O Log - Conscious Perception and Reality
 
 

[28-Jan-06] 

    Spike wrote --

    Here is the background. I hurt my ankle a few months ago. When I run I feel some discomfort, in particular when I run along a hillside with my right foot on the uphill side.

    Now that you have the background, you can get to the wierd experience.

    I spent some time carefully studying a map today. I was concentrating and really looking at each leg, picking routes, thinking about the route and what I'd see. I was looking at a leg where my route was along a steep hillside where my right food would have been on the uphill side. Without conciously thinking about it, I thought that my ankle hurt. I quickly revised my route, climbing more and getting to the flat top of the hill (which would ease the discomfort).

    Spike's experience seems consistent with other documented "weirdnesses" in the conscious experience space, such as amputees feeling pain in amputated limbs under certain stimuli. I could geek on, but the point is there seems to be an important (and debated subtle or not so subtle) disconnect between reality and conscious reality (at least some of the time). My guess is that Spike's brain (sounds like the name of a band) rendered a conscious reality of pain based on the stimuli of the sidehill route on the map.

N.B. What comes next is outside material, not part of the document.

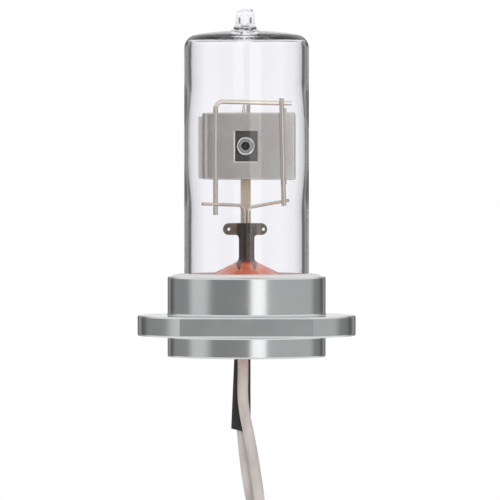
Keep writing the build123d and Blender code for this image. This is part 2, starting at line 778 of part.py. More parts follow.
# Support rods: the left one turns over into the cross wire, the right one leans a little
cross_wire_back = right_rod_y + right_rod_diameter / 2 + left_rod_diameter / 2 + weld_gap
cross_run = right_rod_x(cross_wire_right) - left_rod_x
cross_end_y = left_rod_y + (cross_wire_back - left_rod_y) * (cross_wire_end - left_rod_x) / cross_run
with BuildPart() as left_rod:
    add(
        round_wire(
            [
                (left_rod_x, left_rod_y, left_rod_bottom),
                (left_rod_x, left_rod_y, cross_wire_left),
                (cross_wire_end, cross_end_y, cross_wire_right),
            ],
            [left_rod_bend],
            left_rod_diameter,
        )
    )
left_rod.part.label = "left_rod"
export_step(left_rod.part, "parts/left_rod.step")

with BuildPart() as right_rod:
    with BuildLine() as lean:
        Line((right_rod_bottom_x, right_rod_y, right_rod_bottom), (right_rod_top_x, right_rod_y, right_rod_top))
    with BuildSketch(Plane(origin=lean.line @ 0, z_dir=lean.line % 0)):
        Circle(right_rod_diameter / 2)
    sweep()
right_rod.part.label = "right_rod"
export_step(right_rod.part, "parts/right_rod.step")

# Small pieces between the shield's top and the cross wire
with BuildPart() as top_pin:
    pin_y = shield_front + pin_diameter
    with BuildSketch(Plane.XY.offset(shield_top)):
        with Locations((pin_x, pin_y)):
            Circle(pin_diameter / 2)
    with BuildSketch(Plane.XY.offset(shield_top + pin_height)):
        with Locations((pin_x, pin_y)):
            Circle(pin_tip_diameter / 2)
    loft()
top_pin.part.label = "top_pin"
export_step(top_pin.part, "parts/top_pin.step")

with BuildPart() as tie_ribbon:
    slope = (cross_wire_right - cross_wire_left) / (cross_wire_end - left_rod_x)
    wire_height = cross_wire_left + slope * (tie_x - left_rod_x)
    ribbon_top = wire_height - left_rod_diameter / 2 - weld_gap
    ribbon_y = left_rod_y + (cross_wire_back - left_rod_y) * (tie_x - left_rod_x) / cross_run
    with BuildSketch(Plane.XY.offset(shield_top)):
        with Locations((tie_x, max(ribbon_y, shield_front + shield_end_bend + tie_thickness))):
            Rectangle(tie_width, tie_thickness)
    extrude(amount=ribbon_top - shield_top)
tie_ribbon.part.label = "tie_ribbon"
export_step(tie_ribbon.part, "parts/tie_ribbon.step")

# Routes of the three leads, from the crimps to the top of the hank
hank_x = 4.5
lead_straight = 5.0
front_lead_points = [
    (sleeve_top_x, -lead_pitch, crimp_bottom),
    (sleeve_top_x, -lead_pitch, crimp_bottom - lead_straight),
    (-0.75, -lead_pitch, -11.5),
    (-0.97, -lead_pitch, -19.6),
    (1.2, -lead_pitch, -29.5),
    (2.9, -lead_pitch, -41.0),
    (hank_x, -lead_pitch, hank_top + lead_straight),
    (hank_x, -lead_pitch, hank_top),
]
sleeved_lead_points = [
    (sleeve_top_x, 0, crimp_bottom),
    (sleeve_top_x, 0, crimp_bottom - lead_straight),
    (-0.98, 0, -10.5),
    (-1.2, 0, -18.5),
    (-1.0, 0, -27.5),
    (0.75, 0, -41.0),
    (hank_x, 0, hank_top + lead_straight),
    (hank_x, 0, hank_top),
]
rear_lead_points = [
    (sleeve_top_x, lead_pitch, crimp_bottom),
    (sleeve_top_x, lead_pitch, crimp_bottom - lead_straight),
    (-1.02, lead_pitch, -11.0),
    (-0.85, lead_pitch, -19.0),
    (0.1, lead_pitch, -28.5),
    (1.85, lead_pitch, -41.0),
    (hank_x, lead_pitch, hank_top + lead_straight),
    (hank_x, lead_pitch, hank_top),
]


def lead(points):
    """A lead's tube with the stripped conductor at its upper end."""
    radii = cord_radii(points)
    print("lead radii", [round(radius, 1) for radius in radii])
    with BuildPart() as tube:
        add(round_wire(points, radii, lead_diameter))
        with BuildSketch(Plane.XY.offset(points[0][2])):
            with Locations((points[0][0], points[0][1])):
                Circle(conductor_diameter / 2)
        extrude(amount=conductor_strip)
    with BuildLine() as route:
        FilletPolyline(*points, radius=radii)
    section = pi * (lead_diameter / 2) ** 2
    stub = pi * (conductor_diameter / 2) ** 2 * conductor_strip
    print("lead volume over section times length", round((tube.part.volume - stub) / (section * route.wire().length), 4))
    print("lead length", round(route.wire().length, 1))
    return tube.part


with BuildPart() as front_lead:
    add(lead(front_lead_points))
front_lead.part.label = "front_lead"
export_step(front_lead.part, "parts/front_lead.step")

with BuildPart() as sleeved_lead:
    add(lead(sleeved_lead_points))
sleeved_lead.part.label = "sleeved_lead"
export_step(sleeved_lead.part, "parts/sleeved_lead.step")

with BuildPart() as rear_lead:
    add(lead(rear_lead_points))
rear_lead.part.label = "rear_lead"
export_step(rear_lead.part, "parts/rear_lead.step")

# Crimps that join the wires to the leads inside the filling
with BuildPart() as lead_crimps:
    with BuildSketch(Plane.XY.offset(crimp_bottom)):
        with Locations((sleeve_top_x, -lead_pitch), (sleeve_top_x, 0), (sleeve_top_x, lead_pitch)):
            Circle(crimp_diameter / 2)
            Circle(crimp_bore / 2, mode=Mode.SUBTRACT)
    extrude(amount=crimp_length)
lead_crimps.part.label = "lead_crimps"
export_step(lead_crimps.part, "parts/lead_crimps.step")

# Red silicone filling inside the stem's cone and the base's bore
with BuildPart() as silicone_filling:
    filling_radius = filling_bore_diameter / 2 - filling_clearance
    with BuildSketch(Plane.XZ):
        with BuildLine():
            Polyline(
                (0, filling_bottom),
                (filling_radius, filling_bottom),
                (filling_radius, cone_inside(filling_radius) - filling_clearance),
                (0, cone_inside(0) - filling_clearance),
                close=True,
            )
        make_face()
    revolve(axis=Axis.Z)
    cast_round = 2 * seal_clearance
    with BuildSketch(Plane.XY.offset(crimp_bottom)):
        with Locations((sleeve_top_x, -lead_pitch), (sleeve_top_x, 0), (sleeve_top_x, lead_pitch)):
            Circle(crimp_diameter / 2 + seal_clearance)
    extrude(amount=crimp_length + seal_clearance, mode=Mode.SUBTRACT)
    for points in (front_lead_points, sleeved_lead_points, rear_lead_points):
        add(round_wire(points[:3], cord_radii(points[:3]), lead_diameter + cast_round), mode=Mode.SUBTRACT)
    add(round_wire(left_support_points, left_support_radii, support_wire_diameter + cast_round), mode=Mode.SUBTRACT)
    add(round_wire(heater_points, heater_radii, support_wire_diameter + cast_round), mode=Mode.SUBTRACT)
    add(
        flat_strap(strap_points, strap_radii, strap_width + cast_round, strap_thickness + cast_round),
        mode=Mode.SUBTRACT,
    )
    add(
        flat_strap(strap_tail_points, strap_tail_radii, strap_tail_width + cast_round, strap_thickness + cast_round),
        mode=Mode.SUBTRACT,
    )
silicone_filling.part.label = "silicone_filling"
export_step(silicone_filling.part, "parts/silicone_filling.step")

# Black sleeve on the middle lead, pushed up against the filling and cut at a slant
with BuildPart() as black_sleeve:
    sleeve_low = sleeve_end - sleeve_bottom_width
    reach = (sleeve_low - filling_bottom) / (sleeve_end - filling_bottom)
    low_width = sleeve_top_width + (sleeve_bottom_width - sleeve_top_width) * reach
    low_x = sleeve_top_x + (sleeve_bottom_x - sleeve_top_x) * reach
    for wall, mode in ((0, Mode.ADD), (sleeve_wall, Mode.SUBTRACT)):
        with BuildSketch(Plane.XY.offset(filling_bottom)):
            with Locations((sleeve_top_x, 0)):
                RectangleRounded(sleeve_top_width - 2 * wall, sleeve_depth - 2 * wall, sleeve_corner - wall)
        with BuildSketch(Plane.XY.offset(sleeve_low)):
            with Locations((low_x, 0)):
                RectangleRounded(low_width - 2 * wall, sleeve_depth - 2 * wall, sleeve_corner - wall)
        loft(mode=mode)
    slant = radians(sleeve_end_angle)
    split(bisect_by=Plane(origin=(sleeve_bottom_x, 0, sleeve_end), z_dir=(sin(slant), 0, cos(slant))), keep=Keep.TOP)
black_sleeve.part.label = "black_sleeve"
export_step(black_sleeve.part, "parts/black_sleeve.step")

# Hank: the unseen lead length, folded once in line with the lamp, as one solid of its outer shape
tie_height = -76.0
leg_straight = 4.0
leg_x = (2.0, 4.9)
bend_centre = (3.4, -103.0)
connector_x = -2.6
hank_points = [
    (hank_x, 0, hank_top),
    (hank_x, 0, hank_top - lead_straight),
    (leg_x[1], 0, tie_height + leg_straight),
    (leg_x[1], 0, tie_height - leg_straight),
    (8.9, 0, -91.0),
]
for step in range(7):
    angle = radians(-6 - 28 * step)
    hank_points.append(
        (bend_centre[0] + hank_bend_radius * cos(angle), 0, bend_centre[1] + hank_bend_radius * sin(angle))
    )
hank_points += [
    (-2.0, 0, -91.0),
    (leg_x[0], 0, tie_height - leg_straight),
    (leg_x[0], 0, tie_height + leg_straight),
    (connector_x, 0, hank_top - lead_straight),
    (connector_x, 0, hank_top),
]
hank_radii = cord_radii(hank_points)
print("hank radii", [round(radius, 1) for radius in hank_radii])
hank_depth = 2 * lead_pitch + lead_diameter + 2 * hank_clearance
hank_thickness = lead_diameter + 2 * hank_clearance

with BuildPart() as lead_hank:
    with BuildLine() as fold:
        FilletPolyline(*hank_points, radius=hank_radii)
    with BuildSketch(Plane(origin=fold.line @ 0, x_dir=(0, 1, 0), z_dir=fold.line % 0)):
        RectangleRounded(hank_depth, hank_thickness, lead_diameter / 2)
    sweep()
print("hank length", round(fold.wire().length, 1))
lead_hank.part.label = "lead_hank"
export_step(lead_hank.part, "parts/lead_hank.step")

# Tie round both legs of the hank
with BuildPart() as hank_tie:
    band_x = sum(leg_x) / 2
    inner_width = leg_x[1] - leg_x[0] + hank_thickness + 2 * tie_gap
    inner_depth = hank_depth + 2 * tie_gap
    with BuildSketch(Plane.XY.offset(tie_height - band_height / 2)):
        with Locations((band_x, 0)):
            RectangleRounded(
                inner_width + 2 * band_thickness, inner_depth + 2 * band_thickness, lead_diameter / 2 + band_thickness
            )
            RectangleRounded(inner_width, inner_depth, lead_diameter / 2, mode=Mode.SUBTRACT)
    extrude(amount=band_height)
    with BuildSketch(Plane.XY.offset(tie_height - band_lock / 2)):
        with Locations((band_x, -inner_depth / 2 - band_lock / 2)):
            Rectangle(band_lock, band_lock)
    extrude(amount=band_lock)
hank_tie.part.label = "hank_tie"
export_step(hank_tie.part, "parts/hank_tie.step")

# Connector: a three-way housing with its contacts, on the end of the leads
housing_depth = 2 * lead_pitch + socket_side + 2 * housing_wall
housing_top = hank_top + housing_length
with BuildPart() as connector_housing:
    with BuildSketch(Plane.XY.offset(hank_top)):
        with Locations((connector_x, 0)):
            Rectangle(housing_width, housing_depth)
    extrude(amount=housing_length)
    fillet(connector_housing.edges().filter_by(Axis.Z), housing_fillet)
    chamfer(connector_housing.faces().sort_by(Axis.Z)[-1].edges(), housing_fillet / 2)
    with BuildSketch(Plane.YZ.offset(connector_x - housing_width / 2)):
        with BuildLine():
            Polyline(
                (-latch_length, housing_top - latch_length),
                (latch_length, housing_top - latch_length),
                (latch_length, housing_top - 2 * latch_length),
                (-latch_length, housing_top - 2 * latch_length),
                close=True,
            )
        make_face()
    extrude(amount=-latch_height, taper=30)
    with BuildSketch(Plane.XY.offset(housing_top)):
        with Locations((connector_x, 0)):
            with GridLocations(0, lead_pitch, 1, 3):
                Rectangle(socket_side, socket_side)
    extrude(amount=-socket_depth, mode=Mode.SUBTRACT)
    with BuildSketch(Plane.XY.offset(hank_top)):
        with Locations((connector_x, 0)):
            with GridLocations(0, lead_pitch, 1, 3):
                Circle(lead_diameter / 2 + hank_clearance)
    extrude(amount=entry_depth, mode=Mode.SUBTRACT)
connector_housing.part.label = "connector_housing"
export_step(connector_housing.part, "parts/connector_housing.step")

with BuildPart() as connector_contacts:
    contact_side = socket_side - 2 * stack_clearance
    with BuildSketch(Plane.XY.offset(housing_top - socket_depth)):
        with Locations((connector_x, 0)):
            with GridLocations(0, lead_pitch, 1, 3):
                Rectangle(contact_side, contact_side)
                Rectangle(contact_side - 2 * contact_wall, contact_side - 2 * contact_wall, mode=Mode.SUBTRACT)
    extrude(amount=contact_length)
connector_contacts.part.label = "connector_contacts"
export_step(connector_contacts.part, "parts/connector_contacts.step")
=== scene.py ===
import bpy
import json
from math import cos, pi, radians, sin, tan
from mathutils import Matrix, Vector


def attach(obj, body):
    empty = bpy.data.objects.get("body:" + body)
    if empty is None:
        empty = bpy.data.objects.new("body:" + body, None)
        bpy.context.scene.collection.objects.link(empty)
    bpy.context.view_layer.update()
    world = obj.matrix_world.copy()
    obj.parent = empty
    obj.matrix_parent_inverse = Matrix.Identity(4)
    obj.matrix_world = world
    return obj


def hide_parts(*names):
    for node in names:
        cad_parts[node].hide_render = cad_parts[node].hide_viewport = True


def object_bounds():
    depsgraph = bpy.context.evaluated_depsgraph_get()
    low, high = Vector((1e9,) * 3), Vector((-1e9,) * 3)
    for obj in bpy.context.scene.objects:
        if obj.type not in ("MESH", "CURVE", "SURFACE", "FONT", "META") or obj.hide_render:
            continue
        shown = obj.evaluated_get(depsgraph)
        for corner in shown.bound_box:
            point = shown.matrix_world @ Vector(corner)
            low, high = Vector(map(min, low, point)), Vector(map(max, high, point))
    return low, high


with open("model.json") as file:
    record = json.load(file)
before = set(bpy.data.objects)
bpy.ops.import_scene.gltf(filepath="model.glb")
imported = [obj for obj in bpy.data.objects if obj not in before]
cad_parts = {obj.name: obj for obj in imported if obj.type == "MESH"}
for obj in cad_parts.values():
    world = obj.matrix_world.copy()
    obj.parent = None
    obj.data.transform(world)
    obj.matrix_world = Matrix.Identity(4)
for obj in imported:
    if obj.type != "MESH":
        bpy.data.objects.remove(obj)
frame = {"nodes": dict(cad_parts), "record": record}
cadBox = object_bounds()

mm = 0.001
print("frame loaded,", len(frame["nodes"]), "nodes")


# small helpers

def srgb(code):  # a hex colour as linear numbers
    parts = [int(code[i:i + 2], 16) / 255 for i in (1, 3, 5)]
    return [c / 12.92 if c <= 0.04045 else ((c + 0.055) / 1.055) ** 2.4 for c in parts] + [1]


def addNode(tree, kind, inputs=None, output=0, to=None, **settings):  # gives the new node's output socket
    node = tree.nodes.new(kind)
    for name, value in settings.items():
        setattr(node, name, value)
    for name, value in (inputs or {}).items():
        if isinstance(value, bpy.types.NodeSocket):
            tree.links.new(value, node.inputs[name])
        else:
            node.inputs[name].default_value = value
    if to:
        tree.links.new(node.outputs[output], to)
    return node.outputs[output]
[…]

    I think there is an application of this to sports performance. I've noticed that I feel slow when I have my fastest runs, and am dissatisfied with my time when I think I'm pushing it and running fast. Its known that the body (or at least I've seen the claims) releases chemicals to trick the conscious brain into thinking its muscles are fatigued (under certain circumstances) when in fact they are not. This could lead to a feeling of pushing it, or lead to the conscious desire (and following fulfillment) to slow down even one second per minute (or about 2%). Likewise, there are probably all kinds of weirdnesses going on where the brain's perception of performance and fatigue is out of sync with the actual state of the muscles. Another thought along these lines is that feeling slow when running well is a result of a better information processing capacity per real second. Again a way that consciousness and reality seem to flux.

    If one could elusis this out, and somehow reprogram it, one could perhaps harness it to improve race day performance. I obsess over this; that is why I stick to a fairly strict regular training cycle, and pre-race day and race day eating and other rituals, in case this phenomena is stimuli-based or otherwise cyclic. Of course, I'm no PhD, so I could be totally wrong that there is something interesting here (as if only PhDs can be right).

    My guess is that my experiments would be better if I invested in an HRM, but somehow less interesting as a puzzle.